I typed the word “honest” in capital letters as I cannot tell you how much I find this quote inspiring to me. ‎This quote at its best teaches us writers in general (whether they be bloggers, published authors, print journalists, online journalists, novelists, short story writers, or even mere Facebook updates’ creators) that nothing can substitute integrity and honesty.

But for some reason I cannot fathom why some writers plunge themselves into this kind of abyss named politics a little bit too far.‎ Take Indonesian moslem writer Jonru Ginting as an example. The self-proclaimed writer, entrepreneur, and internet marketer (as he himself stated on jonru.net). He is allegedly to be the culprit behind the photo showing Jokowi as a priest at a church giving sermons according to islamtoleran.com (another site with unknown track records). The photo was found to be photoshopped and thus fake. Jonru (@jonru) himself denied the accusation via Twitter and Facebook. But long before that, when Egypt crisis broke last year, he was reportedly releasing a hoax to change the perception of those who did not believe in the sincerety of Ikhwanul Muslimin movement (source: badaruzz on http://www.kaskus.co.id, 14/07/2014). He was said to have used a photo of a smiling corpse, with the intention of convincing readers that Ikhwanul Muslimin casualties were died heroes. But the photo was found to be sourced from the web. The photo was allegedly taken from Malaysia, where the woman was only mimicking and acting as a corpse during a simulation of taking care of dead body before the burial based on Islamic regulations.

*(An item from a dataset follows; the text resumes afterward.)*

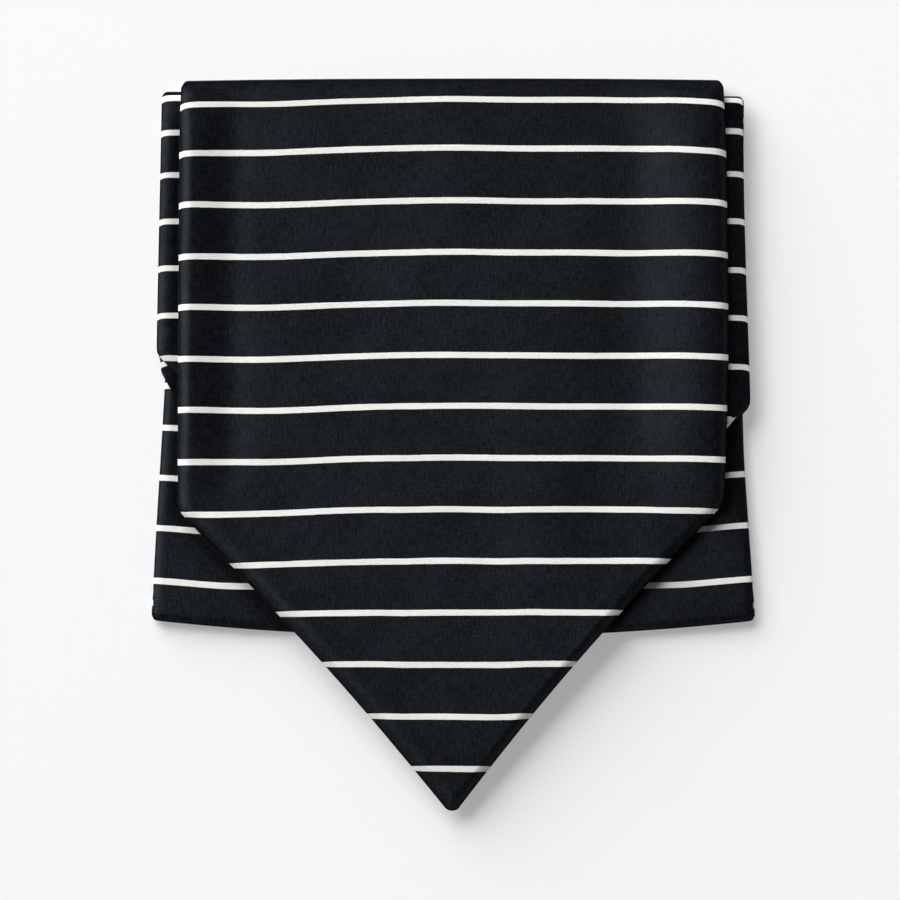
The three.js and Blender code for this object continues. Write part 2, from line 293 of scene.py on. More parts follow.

I am not going too comprehensive about who is wrong or right in this politically sensitive case but it may also be due to the implications of his involvement as a cadre of Partai Keadilan Sejahtera (PKS) , who openly criticizes and frequently attacks Jokowi on his Twitter account and Facebook fanpage (https://www.facebook.com/jonru.page).

And that being said, I am not either about to judge him for being a politically biased writer ‎because that is his own preference entirely. Yet, what I want to highlight is how perilous it may get when you involved in affairs such as politics as you may lose your integrity and neutrality as a writer. Because as far as I can see, those two things are the most invaluable and intangible assets for writers of all kinds. You can tell lies in fictional works as much as you want but never ever spread lies in your reports, non-fictional works since it may put your credibility at stake.

Because I believe there is NO fine line between liers and truth tellers in writing. Either you tell a complete lie that still makes sense of course in some way (i.e. fictional authors) or tell the “truth” ‎as far as you possibly can do (i.e. reporters). Certainly, subjectivity may intrude in between but can subjectivity or bias leads a writer to lies or even worse libels, or defamation? Have your say.